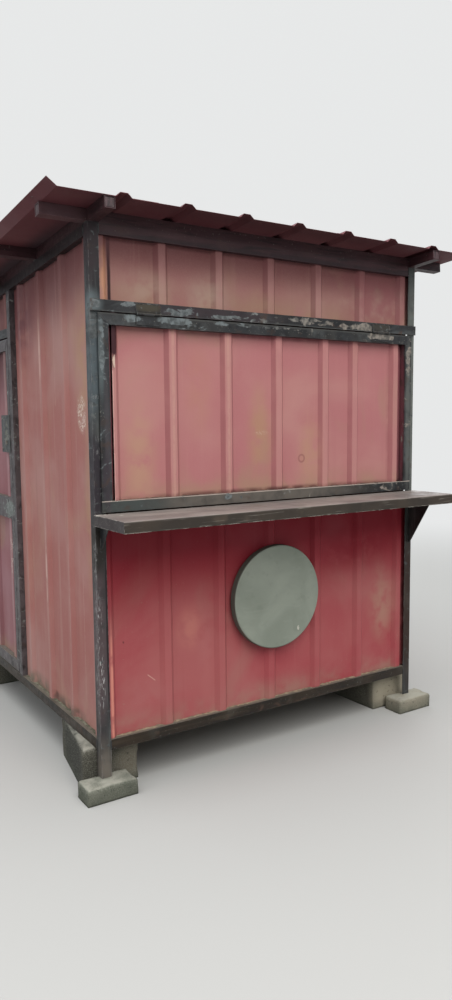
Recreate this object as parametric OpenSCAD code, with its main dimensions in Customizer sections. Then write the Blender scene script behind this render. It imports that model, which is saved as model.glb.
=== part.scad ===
// Street kiosk: a cabin of angle iron and box-profile steel sheet on concrete blocks,
// with a serving hatch that is hinged at its top, a counter below it and a side door.
// Every module works in the cabin's own frame: X from the left posts' outer faces to the right,
// Y from the front posts' outer faces to the rear, Z up from the ground.

/* [Cabin] */
// Width over the corner posts
cabin_w = 1600; // [1500:10:2200]
// Depth over the corner posts
cabin_d = 1600; // [1500:10:2200]
// Height of the steel frame's top at the front, above the ground
frame_top = 2068; // [2040:2:2300]
// Top of the bottom rails above the ground
rail_top = 205; // [190:1:230]

/* [Angle iron] */
// Width of an angle's leg
leg = 40; // [35:1:50]
// Thickness of an angle's leg
angle_t = 4; // [3:0.5:6]
// Radius of the fillet in an angle's root
angle_root = 5; // [3:0.5:7]
// Radius of an angle's rounded toes
angle_toe = 2.5; // [1:0.5:3]

/* [Ribbed sheet] */
// Thickness of the sheet
sheet_t = 1; // [0.8:0.1:1.5]
// Height of a wall sheet's rib
rib_h = 15; // [10:1:18]
// Width of a rib's flat crest
rib_crest = 28; // [20:1:36]
// Width of a rib at its foot
rib_foot = 60; // [44:1:72]
// Distance from rib to rib
rib_pitch = 248; // [200:1:300]
// Depth of a wall sheet's flat pans behind the frame's outer face
pan_set = 25; // [22:1:30]
// First rib of the upper front sheet, from the left
upper_rib = 46; // [40:1:120]
// First rib of the lower front sheet, from the left
lower_rib = 44; // [40:1:150]
// First rib of the side sheets, from the front
side_rib = 58; // [56:1:150]
// Reach of an outer sheet's edge past the middle of the rib where two sheets lap
lap_reach = 56; // [40:1:90]
// Width of the flat by which an inner sheet starts before the outer sheet's edge
under_lap = 20; // [15:1:25]

/* [Counter] */
// Top of the counter above the ground
counter_top = 1048; // [1000:1:1100]
// Reach of the counter in front of the posts
counter_reach = 250; // [220:5:350]
// How far the counter passes each side of the cabin
counter_past = 5; // [0:1:30]
// Height of the counter's turned-down lip
lip_h = 40; // [30:1:60]
// Thickness of the counter's plate
counter_t = 3; // [2:0.5:4]
// Outer radius of the bend along the counter's front edge
counter_bend = 6; // [5:0.5:10]
// Distance of a gusset from the cabin's side
gusset_inset = 18; // [8:1:30]
// Reach of the left gusset below the counter
left_gusset_reach = 90; // [60:5:210]
// Height of the left gusset
left_gusset_h = 118; // [80:1:260]
// Reach of the right gusset below the counter
right_gusset_reach = 155; // [60:5:210]
// Height of the right gusset
right_gusset_h = 240; // [80:5:260]
// Width of a gusset's cut-off tips
gusset_tip = 12; // [5:1:25]

/* [Serving hatch] */
// Drop from the frame's top to the underside of the header
header_drop = 303; // [260:1:345]
// Distance of the flap from each side of the cabin
flap_inset = 25; // [15:1:30]
// Clearance between the flap and the header above it
flap_gap = 5; // [5:1:8]
// Clearance between the flap and the counter below it
flap_sill_gap = 6; // [6:1:12]
// Clearance between the flap and the posts' faces
flap_stand_off = 6; // [5:1:10]
// First rib of the flap's sheet, from the left side of the cabin
flap_rib = 82; // [74:1:110]
// Last rib of the flap's sheet, from the right side of the cabin
flap_end_rib = 108; // [95:1:130]
// Depth of the flap sheet's flat pans behind the flap's outer face
flap_pan_set = 30; // [24:1:36]
// Distance of the flap's hinges from the middle of the cabin
hinge_spread = 577; // [400:1:600]

/* [Side door] */
// Front edge of the door post, from the front of the cabin
door_post_from = 900; // [820:5:940]
// Width of the door post
door_post_w = 40; // [36:1:90]
// Clearance around the door leaf
door_gap = 6; // [5:0.5:8]
// Width of the door's stiles
stile_w = 30; // [25:1:60]
// Height of the door's top and bottom rails
door_rail_w = 50; // [45:1:70]
// Underside of the door's middle rail above the ground
mid_rail_low = 937; // [850:1:1000]
// Height of the door's middle rail
mid_rail_h = 100; // [70:1:120]
// Height of the lock case's underside above the ground
lock_low = 1246; // [1150:1:1300]
// Height of the lock case
lock_h = 171; // [120:1:200]
// Width of the lock case
lock_w = 93; // [80:1:140]
// Width by which the lock's cover plate lies over the stile
lock_cover = 26; // [10:1:26]
// Distance of the door's hinges from its top and bottom
door_hinge_inset = 220; // [150:5:300]

/* [Hinges] */
// Length of a butt hinge
hinge_l = 100; // [80:1:120]
// Length of each of a hinge's two end knuckles
hinge_end = 30; // [20:1:32]
// Width of a hinge leaf, from the pin's axis
hinge_w = 37; // [30:1:37]
// Thickness of a hinge leaf
hinge_t = 3; // [2:0.5:3]
// Radius of a hinge knuckle
knuckle_r = 5; // [4.5:0.1:6]
// Radius of a hinge pin
pin_r = 2.5; // [2:0.1:3]

/* [Sign disc] */
// Diameter of the blank disc
disc_d = 435; // [380:5:480]
// Height of the disc's centre above the ground
disc_z = 648; // [560:2:680]
// Depth of the disc's rim, in front of the sheet's ribs
disc_rim = 32; // [20:1:45]
// Thickness of the disc's metal
disc_t = 3; // [2:0.5:4]
// Outer radius of the rolled edge between the disc's face and its rim
disc_edge = 7; // [5:0.5:12]

/* [Roof] */
// Fall of the frame's top from the front of the cabin to its rear
roof_drop = 107; // [60:1:130]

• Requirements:
Copy out every line of the data above, exactly as given.

• Finished answer:
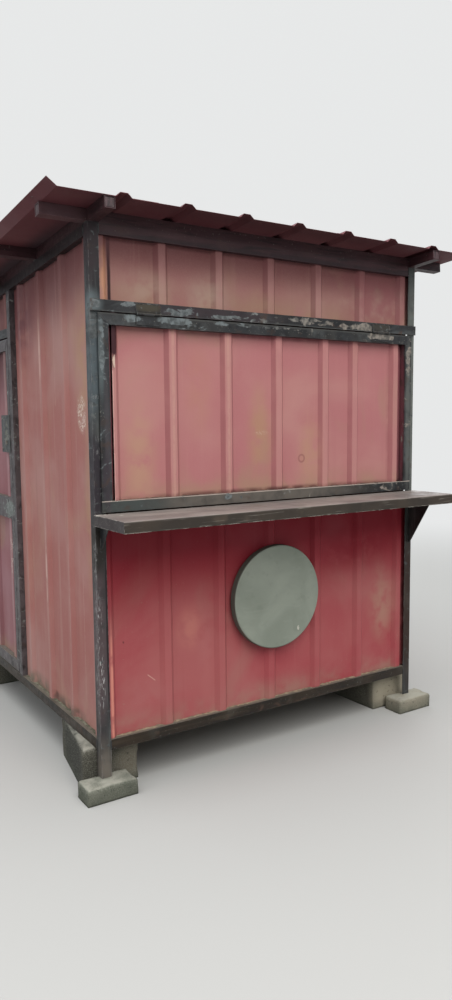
Recreate this object as parametric OpenSCAD code, with its main dimensions in Customizer sections. Then write the Blender scene script behind this render. It imports that model, which is saved as model.glb.
=== part.scad ===
// Street kiosk: a cabin of angle iron and box-profile steel sheet on concrete blocks,
// with a serving hatch that is hinged at its top, a counter below it and a side door.
// Every module works in the cabin's own frame: X from the left posts' outer faces to the right,
// Y from the front posts' outer faces to the rear, Z up from the ground.

/* [Cabin] */
// Width over the corner posts
cabin_w = 1600; // [1500:10:2200]
// Depth over the corner posts
cabin_d = 1600; // [1500:10:2200]
// Height of the steel frame's top at the front, above the ground
frame_top = 2068; // [2040:2:2300]
// Top of the bottom rails above the ground
rail_top = 205; // [190:1:230]

/* [Angle iron] */
// Width of an angle's leg
leg = 40; // [35:1:50]
// Thickness of an angle's leg
angle_t = 4; // [3:0.5:6]
// Radius of the fillet in an angle's root
angle_root = 5; // [3:0.5:7]
// Radius of an angle's rounded toes
angle_toe = 2.5; // [1:0.5:3]

/* [Ribbed sheet] */
// Thickness of the sheet
sheet_t = 1; // [0.8:0.1:1.5]
// Height of a wall sheet's rib
rib_h = 15; // [10:1:18]
// Width of a rib's flat crest
rib_crest = 28; // [20:1:36]
// Width of a rib at its foot
rib_foot = 60; // [44:1:72]
// Distance from rib to rib
rib_pitch = 248; // [200:1:300]
// Depth of a wall sheet's flat pans behind the frame's outer face
pan_set = 25; // [22:1:30]
// First rib of the upper front sheet, from the left
upper_rib = 46; // [40:1:120]
// First rib of the lower front sheet, from the left
lower_rib = 44; // [40:1:150]
// First rib of the side sheets, from the front
side_rib = 58; // [56:1:150]
// Reach of an outer sheet's edge past the middle of the rib where two sheets lap
lap_reach = 56; // [40:1:90]
// Width of the flat by which an inner sheet starts before the outer sheet's edge
under_lap = 20; // [15:1:25]

/* [Counter] */
// Top of the counter above the ground
counter_top = 1048; // [1000:1:1100]
// Reach of the counter in front of the posts
counter_reach = 250; // [220:5:350]
// How far the counter passes each side of the cabin
counter_past = 5; // [0:1:30]
// Height of the counter's turned-down lip
lip_h = 40; // [30:1:60]
// Thickness of the counter's plate
counter_t = 3; // [2:0.5:4]
// Outer radius of the bend along the counter's front edge
counter_bend = 6; // [5:0.5:10]
// Distance of a gusset from the cabin's side
gusset_inset = 18; // [8:1:30]
// Reach of the left gusset below the counter
left_gusset_reach = 90; // [60:5:210]
// Height of the left gusset
left_gusset_h = 118; // [80:1:260]
// Reach of the right gusset below the counter
right_gusset_reach = 155; // [60:5:210]
// Height of the right gusset
right_gusset_h = 240; // [80:5:260]
// Width of a gusset's cut-off tips
gusset_tip = 12; // [5:1:25]

/* [Serving hatch] */
// Drop from the frame's top to the underside of the header
header_drop = 303; // [260:1:345]
// Distance of the flap from each side of the cabin
flap_inset = 25; // [15:1:30]
// Clearance between the flap and the header above it
flap_gap = 5; // [5:1:8]
// Clearance between the flap and the counter below it
flap_sill_gap = 6; // [6:1:12]
// Clearance between the flap and the posts' faces
flap_stand_off = 6; // [5:1:10]
// First rib of the flap's sheet, from the left side of the cabin
flap_rib = 82; // [74:1:110]
// Last rib of the flap's sheet, from the right side of the cabin
flap_end_rib = 108; // [95:1:130]
// Depth of the flap sheet's flat pans behind the flap's outer face
flap_pan_set = 30; // [24:1:36]
// Distance of the flap's hinges from the middle of the cabin
hinge_spread = 577; // [400:1:600]

/* [Side door] */
// Front edge of the door post, from the front of the cabin
door_post_from = 900; // [820:5:940]
// Width of the door post
door_post_w = 40; // [36:1:90]
// Clearance around the door leaf
door_gap = 6; // [5:0.5:8]
// Width of the door's stiles
stile_w = 30; // [25:1:60]
// Height of the door's top and bottom rails
door_rail_w = 50; // [45:1:70]
// Underside of the door's middle rail above the ground
mid_rail_low = 937; // [850:1:1000]
// Height of the door's middle rail
mid_rail_h = 100; // [70:1:120]
// Height of the lock case's underside above the ground
lock_low = 1246; // [1150:1:1300]
// Height of the lock case
lock_h = 171; // [120:1:200]
// Width of the lock case
lock_w = 93; // [80:1:140]
// Width by which the lock's cover plate lies over the stile
lock_cover = 26; // [10:1:26]
// Distance of the door's hinges from its top and bottom
door_hinge_inset = 220; // [150:5:300]

/* [Hinges] */
// Length of a butt hinge
hinge_l = 100; // [80:1:120]
// Length of each of a hinge's two end knuckles
hinge_end = 30; // [20:1:32]
// Width of a hinge leaf, from the pin's axis
hinge_w = 37; // [30:1:37]
// Thickness of a hinge leaf
hinge_t = 3; // [2:0.5:3]
// Radius of a hinge knuckle
knuckle_r = 5; // [4.5:0.1:6]
// Radius of a hinge pin
pin_r = 2.5; // [2:0.1:3]

/* [Sign disc] */
// Diameter of the blank disc
disc_d = 435; // [380:5:480]
// Height of the disc's centre above the ground
disc_z = 648; // [560:2:680]
// Depth of the disc's rim, in front of the sheet's ribs
disc_rim = 32; // [20:1:45]
// Thickness of the disc's metal
disc_t = 3; // [2:0.5:4]
// Outer radius of the rolled edge between the disc's face and its rim
disc_edge = 7; // [5:0.5:12]

/* [Roof] */
// Fall of the frame's top from the front of the cabin to its rear
roof_drop = 107; // [60:1:130]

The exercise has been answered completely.